Israeli embassy in Sofia under verbal attack. Volen Siderov, leader of Bulgaria's ultra-nationalist Ataka party, said in a television interview that a jailed organized crime head provided foreign diplomats, including Israeli embassy employees, with prostitutes.
Siderov said Alexei Petrov, who was arrested in February on charges of organized crime, had a relationship with Israeli diplomats in Bulgaria, and provided them with prostitutes.
Petrov, a former undercover agent for the Bulgarian State Agency for National Security (SANS), allegedly received in exchange intelligence and bolstered his ties with state officials. Siderov said Petrov also held ties with other Israelis.

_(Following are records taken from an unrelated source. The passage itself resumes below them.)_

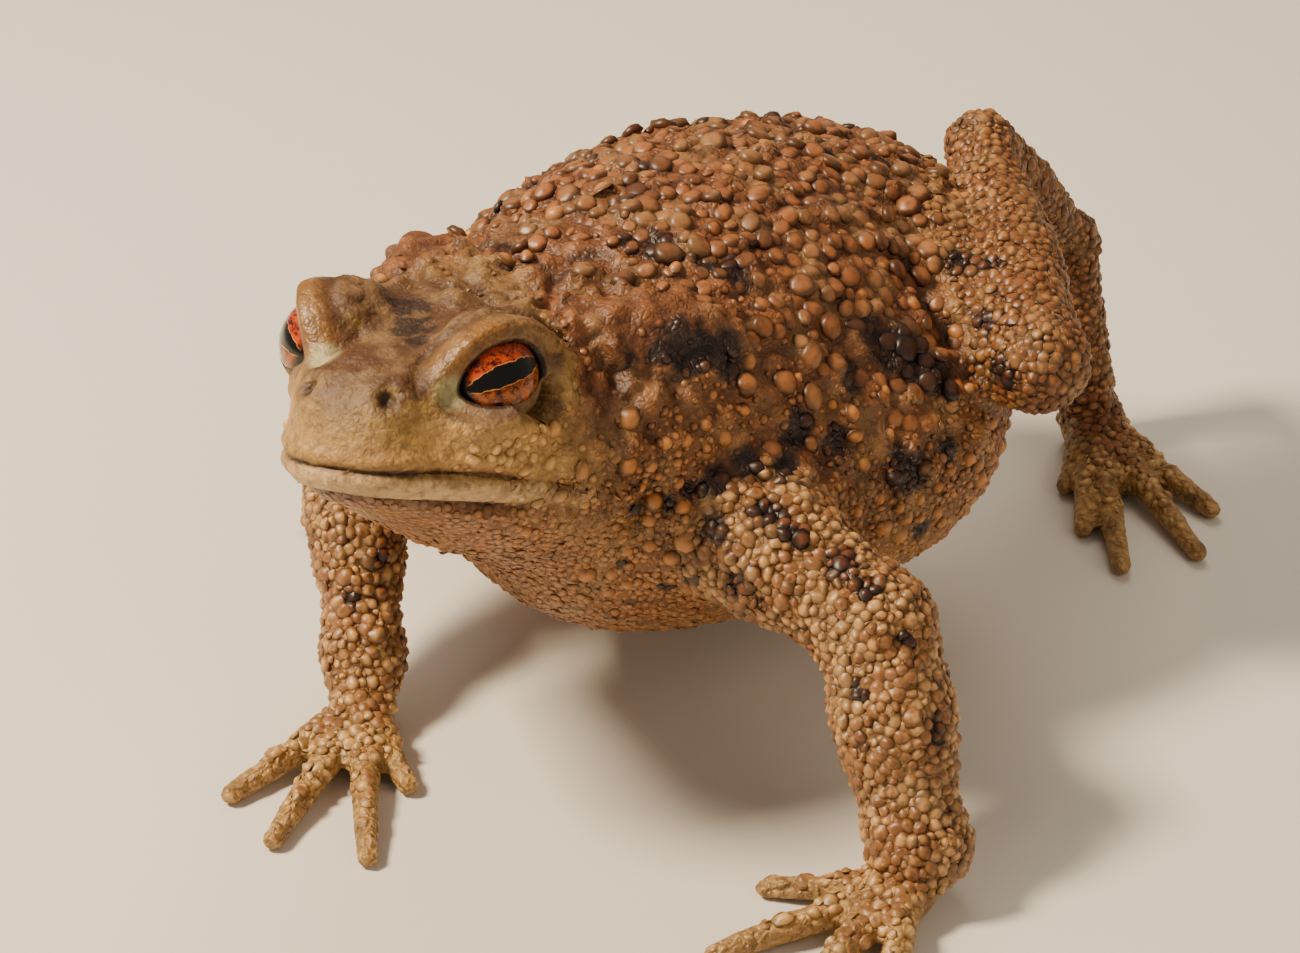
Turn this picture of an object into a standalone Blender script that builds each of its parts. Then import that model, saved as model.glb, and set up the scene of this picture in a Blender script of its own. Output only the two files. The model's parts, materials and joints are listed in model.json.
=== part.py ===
"""A life-size common toad, standing with its head raised, as a still museum model.

The flesh is fused from balls and tapered limbs, pulled onto one smooth blended
surface, set on the floor, and parted by thin cuts into named pieces. The eyes
and the warts are added to it. Sizes are in millimetres in the toad's own frame:
it faces -Y, its left side is +X, and the floor is at z = 0.
"""
import math
import random

import bmesh
import bpy
import numpy as np
from mathutils import Matrix, Vector

MM = 0.001
GAP = 0.3
PULL_STEPS = 6
PULL_SHARE = 0.85
PULL_REACH = 1.5
PROBE = 0.05
SEED = 7

# Head: its front is the middle of the mouth, and it is turned and tilted there.
SNOUT = np.array([3.5, -48.6, 46.6])
HEAD_YAW = 11.2
HEAD_NOSE_UP = 23.4
HEAD_ROLL = -5.8
EYE_CENTRE = np.array([9.4, 13.0, 9.3])
EYE_RADIUS = 5.0
EYE_LOOK = np.array([0.76, -0.60, 0.25])
# The toad in the photo holds its right eye and brow a little higher.
EYE_SHIFT = {1: np.zeros(3), -1: np.array([0.3, 0.0, 1.0])}
# The opening of the lids: half its length and height, how far out it lies and how it flares.
LID_LONG = 4.9
LID_TALL = 2.8
LID_TILT = 24.0
LID_EDGE = 3.6
LID_FLARE = 0.2
SOCKET_FLOOR = 1.0
CUTTER_REACH = 4.0
NOSTRIL = (4.4, 1.9, 7.2)
NOSTRIL_RADIUS = 0.8
MOUTH_DEPTH = 26.5
MOUTH_ROOM = 60.0
GLAND_RADII = (4.0, 4.6, 10.0)
GLAND_BLEND = 3.5

# Joints of the limbs, from the body outwards, with the flesh's radius there.
ARM_LEFT = [((16, -10, 32), 8.0), ((40.5, -9.5, 24.5), 6.3), ((51.5, -16, 6), 5.3)]
ARM_RIGHT = [((-13, -10, 35), 8.0), ((-26.5, -15, 28.5), 5.7), ((-14.5, -27, 6.5), 4.4)]
LEG_LEFT = [((5, 37, 40), 8.5), ((36, 24, 39), 5.6), ((9.6, 49.9, 46), 3.9),
            ((10.0, 68.5, 27), 3.1)]
LEG_RIGHT = [((-5, 37, 38), 8.5), ((-38, 20, 23), 5.6), ((-15, 46, 14), 3.9),
             ((-27, 31, 5.5), 3.2)]

# Palms, soles and digit tips, each set on the floor.
PALM_LEFT = (52.0, -19.0, 2.6)
PALM_RIGHT = (-11.5, -30.5, 2.6)
FINGERS_LEFT = [(40, -26), (43, -38), (54, -42), (62, -34)]
FINGERS_RIGHT = [(0, -36), (5.5, -48), (-4, -52), (-13, -49)]
SOLE_LEFT = (13.5, 70.0, 3.0)
SOLE_RIGHT = (-32.0, 22.0, 2.6)
TOES_LEFT = [(18, 58.5), (25, 52), (33, 48), (38, 56), (34, 65)]
TOES_RIGHT = [(-28, 11), (-34, 2), (-45, -4), (-54, 5), (-49, 14)]
DIGIT_ROOT = 1.9
DIGIT_TIP = 1.35
TIP_HEIGHT = 1.2
WEB_THICKNESS = 0.9
MUSCLE_PLACE = 0.4
MUSCLE_GIRTH = 1.04
MUSCLE_REACH = 0.42
KNUCKLE_PLACE = 0.38

# How finely each kind of form is fused, and how many triangles it keeps.
HEAD_MESH = (0.8, 2000)
TORSO_MESH = (1.4, 1800)
LENGTH_MESH = (0.8, 240)
HAND_MESH = (0.55, 560)
FOOT_MESH = (0.55, 640)
FLOOR_BLOCK = (300.0, 300.0, 40.0)

WART_SIZES = (1.0, 1.3, 1.75)
WART_COUNT = 105
WART_TRIES = 1500
WART_SPREAD = 2.0
WART_CLEAR = 0.8
WART_APART = 1.5
WART_SINK = 0.35
WART_HEIGHT = 1.0


def turn(axis, degrees):
    """A 3 by 3 rotation about one axis."""
    return np.array(Matrix.Rotation(math.radians(degrees), 3, axis))


HEAD_TURN = turn('Z', HEAD_YAW) @ turn('X', -HEAD_NOSE_UP) @ turn('Y', HEAD_ROLL)


def from_head(point):
    """A point of the head's own frame, in the toad's frame."""
    return SNOUT + HEAD_TURN @ np.array(point, float)


def both_sides(point):
    """The point on the left and its twin on the right."""
    x, y, z = point
    return (x, y, z), (-x, y, z)


class Ball:
    """A solid ellipsoid."""

    def __init__(self, centre, radii, blend, axes=None):
        self.centre = np.array(centre, float)
        self.radii = np.array(radii, float)
        self.blend = blend
        self.axes = np.eye(3) if axes is None else axes

    def distance(self, points):
        local = (points - self.centre) @ self.axes
        near = np.linalg.norm(local / self.radii, axis=1)
        slope = np.linalg.norm(local / self.radii ** 2, axis=1) + 1e-9
        return near * (near - 1.0) / slope

    def add_to(self, mesh):
        frame = Matrix(self.axes).to_4x4()
        frame.translation = Vector(self.centre)
        scale = Matrix.Diagonal(Vector((*self.radii, 1.0)))
        bmesh.ops.create_icosphere(mesh, subdivisions=3, radius=1.0, matrix=frame @ scale)


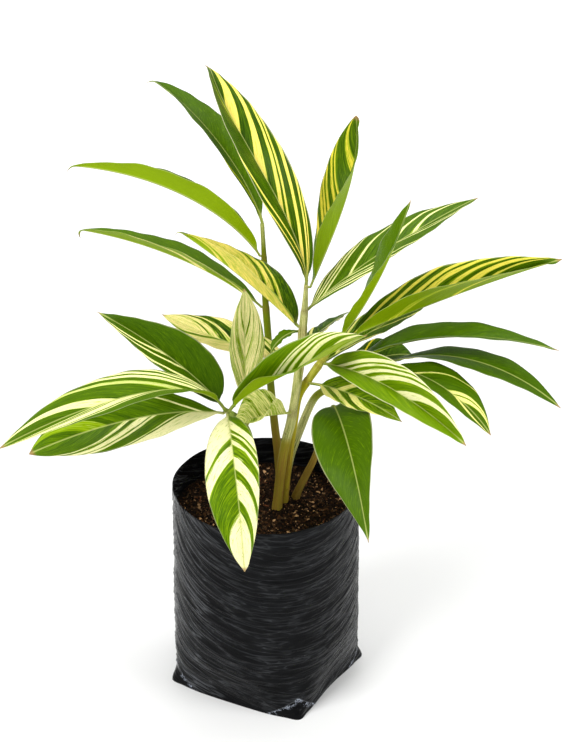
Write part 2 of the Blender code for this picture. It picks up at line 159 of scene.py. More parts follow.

The Israeli embassy in Bulgaria was outraged by the accusations and said in a statement: "Ataka's leader has proven quite consistently his racist, anti-Semitic and anti-Israeli feelings and does not miss an opportunity to 'discover facts' and 'hidden truths' which match his understandings, conspiracy theories and claims for the participation of Jews or Israel in the world's greatest wrongdoings."
"It is a pity that a progressive and civilized country as Bulgaria has someone like Volen Siderov as a party leader and member of Parliament. The embassy of the State of Israel hopes, and wants to believe, that the people of Bulgaria are capable of making a proper judgment and distinction between reality and phobia," it added.